# [EXERCISE REQUIREMENTS]
Provide nothing beyond the count of lines that include the string "axes".

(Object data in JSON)
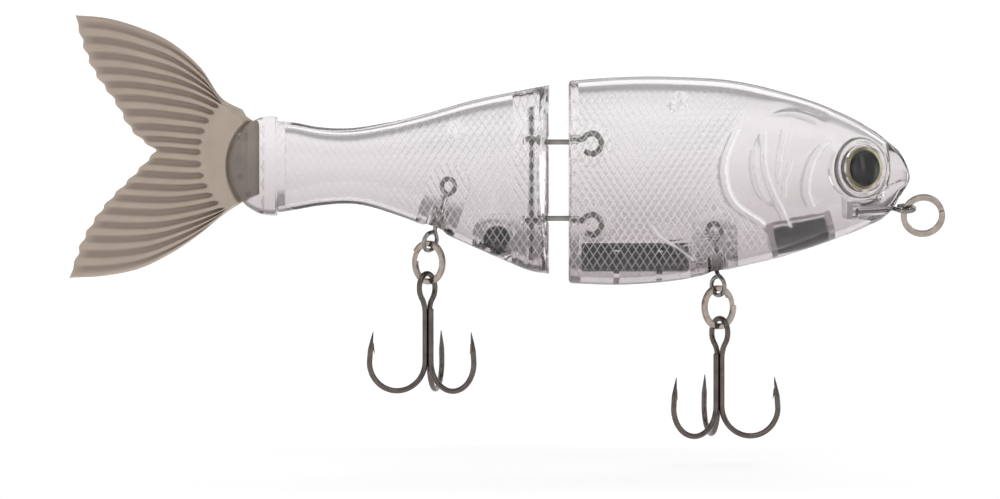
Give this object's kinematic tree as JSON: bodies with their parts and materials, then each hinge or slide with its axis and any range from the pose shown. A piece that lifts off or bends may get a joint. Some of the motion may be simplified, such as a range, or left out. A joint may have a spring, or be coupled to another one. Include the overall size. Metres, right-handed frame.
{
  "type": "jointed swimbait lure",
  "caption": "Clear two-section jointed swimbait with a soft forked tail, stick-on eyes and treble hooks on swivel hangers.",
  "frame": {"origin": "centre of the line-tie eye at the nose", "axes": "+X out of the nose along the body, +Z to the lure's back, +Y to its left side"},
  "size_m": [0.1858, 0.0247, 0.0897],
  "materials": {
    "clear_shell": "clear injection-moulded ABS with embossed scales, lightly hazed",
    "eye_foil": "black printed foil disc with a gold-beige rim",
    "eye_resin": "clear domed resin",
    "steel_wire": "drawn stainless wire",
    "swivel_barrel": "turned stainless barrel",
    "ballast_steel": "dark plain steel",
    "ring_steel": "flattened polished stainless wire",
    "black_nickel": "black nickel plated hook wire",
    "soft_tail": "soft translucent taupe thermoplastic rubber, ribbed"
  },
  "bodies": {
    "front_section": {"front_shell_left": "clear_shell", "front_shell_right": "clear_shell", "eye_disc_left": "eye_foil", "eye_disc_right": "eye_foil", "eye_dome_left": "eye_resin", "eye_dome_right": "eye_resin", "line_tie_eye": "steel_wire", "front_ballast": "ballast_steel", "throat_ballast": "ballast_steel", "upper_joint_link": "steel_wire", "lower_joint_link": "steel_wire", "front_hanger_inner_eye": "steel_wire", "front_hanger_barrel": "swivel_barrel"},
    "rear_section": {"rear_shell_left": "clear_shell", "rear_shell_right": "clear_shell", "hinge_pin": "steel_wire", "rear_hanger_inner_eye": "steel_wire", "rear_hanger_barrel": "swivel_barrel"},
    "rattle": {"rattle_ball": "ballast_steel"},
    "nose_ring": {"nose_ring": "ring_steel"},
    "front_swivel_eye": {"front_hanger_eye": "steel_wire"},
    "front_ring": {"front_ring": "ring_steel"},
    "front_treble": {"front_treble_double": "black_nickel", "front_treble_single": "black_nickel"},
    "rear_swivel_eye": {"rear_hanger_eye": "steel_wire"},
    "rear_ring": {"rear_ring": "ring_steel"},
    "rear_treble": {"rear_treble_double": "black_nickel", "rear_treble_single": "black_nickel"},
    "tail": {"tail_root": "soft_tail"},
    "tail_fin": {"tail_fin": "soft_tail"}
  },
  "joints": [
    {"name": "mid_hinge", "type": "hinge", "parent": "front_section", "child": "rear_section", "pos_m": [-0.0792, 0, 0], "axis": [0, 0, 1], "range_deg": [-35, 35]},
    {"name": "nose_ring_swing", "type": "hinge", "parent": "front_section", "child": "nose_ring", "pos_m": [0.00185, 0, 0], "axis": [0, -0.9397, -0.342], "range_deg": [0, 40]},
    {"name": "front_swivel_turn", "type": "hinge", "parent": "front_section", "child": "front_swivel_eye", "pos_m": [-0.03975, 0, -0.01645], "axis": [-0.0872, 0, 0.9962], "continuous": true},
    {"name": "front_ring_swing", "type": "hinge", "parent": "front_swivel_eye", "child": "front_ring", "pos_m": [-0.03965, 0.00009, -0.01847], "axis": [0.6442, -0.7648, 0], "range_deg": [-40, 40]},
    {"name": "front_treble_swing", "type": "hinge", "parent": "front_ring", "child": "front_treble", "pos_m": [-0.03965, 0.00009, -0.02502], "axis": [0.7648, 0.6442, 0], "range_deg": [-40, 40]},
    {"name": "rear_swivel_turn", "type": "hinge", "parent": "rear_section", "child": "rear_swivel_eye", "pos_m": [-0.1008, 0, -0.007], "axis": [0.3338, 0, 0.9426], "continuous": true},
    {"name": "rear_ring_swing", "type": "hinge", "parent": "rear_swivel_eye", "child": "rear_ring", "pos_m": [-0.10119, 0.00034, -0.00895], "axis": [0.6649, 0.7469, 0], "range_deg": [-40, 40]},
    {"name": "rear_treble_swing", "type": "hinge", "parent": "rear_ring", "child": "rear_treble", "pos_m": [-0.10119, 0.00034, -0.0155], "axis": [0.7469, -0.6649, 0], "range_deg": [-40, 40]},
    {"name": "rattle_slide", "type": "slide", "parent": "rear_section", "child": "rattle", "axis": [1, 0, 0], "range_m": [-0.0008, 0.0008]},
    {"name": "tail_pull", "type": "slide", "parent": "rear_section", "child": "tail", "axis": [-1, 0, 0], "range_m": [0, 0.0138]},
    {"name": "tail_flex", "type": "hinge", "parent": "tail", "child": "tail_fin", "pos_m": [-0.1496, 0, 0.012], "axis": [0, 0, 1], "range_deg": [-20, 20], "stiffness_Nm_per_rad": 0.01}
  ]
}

* * *

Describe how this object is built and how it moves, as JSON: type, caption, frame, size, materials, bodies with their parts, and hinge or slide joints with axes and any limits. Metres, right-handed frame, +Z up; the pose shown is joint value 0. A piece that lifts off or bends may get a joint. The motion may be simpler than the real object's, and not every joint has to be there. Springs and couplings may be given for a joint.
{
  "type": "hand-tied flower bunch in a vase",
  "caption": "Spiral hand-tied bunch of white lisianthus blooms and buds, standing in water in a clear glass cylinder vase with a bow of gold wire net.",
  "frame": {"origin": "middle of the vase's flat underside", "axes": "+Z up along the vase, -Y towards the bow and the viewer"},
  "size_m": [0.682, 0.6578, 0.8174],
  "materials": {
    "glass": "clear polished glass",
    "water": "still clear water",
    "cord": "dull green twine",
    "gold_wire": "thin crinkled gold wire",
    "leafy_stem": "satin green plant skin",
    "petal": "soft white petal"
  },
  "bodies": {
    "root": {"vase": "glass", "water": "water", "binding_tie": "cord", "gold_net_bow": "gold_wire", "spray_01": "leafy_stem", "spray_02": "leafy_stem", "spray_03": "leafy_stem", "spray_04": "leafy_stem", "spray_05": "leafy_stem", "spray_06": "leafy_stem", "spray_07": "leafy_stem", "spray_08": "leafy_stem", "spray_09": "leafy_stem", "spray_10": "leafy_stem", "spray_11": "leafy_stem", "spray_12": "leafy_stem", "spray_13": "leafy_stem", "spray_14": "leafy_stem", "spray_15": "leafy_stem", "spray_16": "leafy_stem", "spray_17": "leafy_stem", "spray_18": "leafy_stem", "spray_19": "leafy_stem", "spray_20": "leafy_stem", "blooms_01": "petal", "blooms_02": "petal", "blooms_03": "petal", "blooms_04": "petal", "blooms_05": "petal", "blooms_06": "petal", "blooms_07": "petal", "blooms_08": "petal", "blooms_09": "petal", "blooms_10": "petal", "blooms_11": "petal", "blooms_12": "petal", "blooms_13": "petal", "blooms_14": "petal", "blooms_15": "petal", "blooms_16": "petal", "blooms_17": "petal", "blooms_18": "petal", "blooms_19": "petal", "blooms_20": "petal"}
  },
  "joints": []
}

# [WORKED ANSWER]
3